Menuju Swasembada Gula: Tantangan dan Peluang

Pemerintah Indonesia tengah berupaya mencapai swasembada gula nasional dengan menetapkan target swasembada gula konsumsi pada 2028–2029 dan gula industri pada 2030. Keberhasilan ini memerlukan penguatan infrastruktur, teknologi, dan pengelolaan pertanian yang lebih baik. Kesejahteraan petani dan pengendalian impor turut menjadi kunci. Swasembada gula berarti mengubah sistem dari hulu ke hilir. Meski jalan panjang dan menantang, dukungan kebijakan konsisten, keberpihakan pada petani, dan investasi jangka panjang yang adil, membuat tujuan ini dapat dicapai. Produksi gula nasional diperkirakan meningkat dari 2,2 juta ton pada 2023 menjadi 2,9 juta ton pada 2025, namun kebutuhan lebih dari 6 juta ton menuntut Indonesia untuk mengimpor 50–60% gula. Produktivitas tebu rendah, dengan rendemen 7–8%, dibandingkan Thailand yang mencapai 11–12%. Banyak varietas tebu belum unggul dan metode tanam masih tradisional.
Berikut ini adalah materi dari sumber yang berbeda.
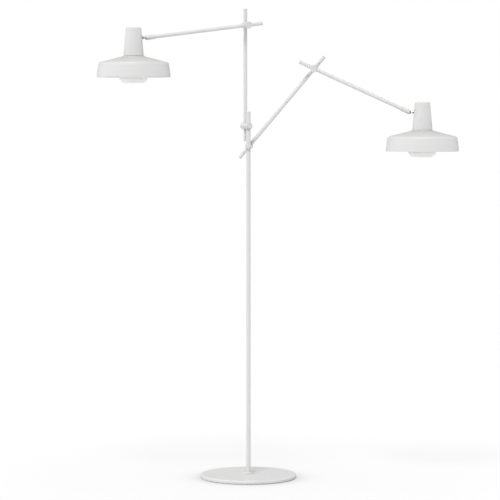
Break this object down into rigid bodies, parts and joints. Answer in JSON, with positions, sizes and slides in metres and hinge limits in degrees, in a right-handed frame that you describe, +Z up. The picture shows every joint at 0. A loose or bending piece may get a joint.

Sekitar 60% pabrik gula adalah warisan kolonial dengan efisiensi rendah, memerlukan investasi besar untuk revitalisasi. Lahan tebu menyusut akibat alih fungsi, menghadapi kendala sosial dan tuduhan deforestasi. Industri makanan dan minuman bergantung pada gula rafinasi impor karena stabilitas harga dan kualitas. Harga gula yang tidak stabil di tingkat petani menurunkan minat menanam tebu, diperparah oleh ketergantungan pada pedagang perantara dan kelembagaan koperasi yang lemah.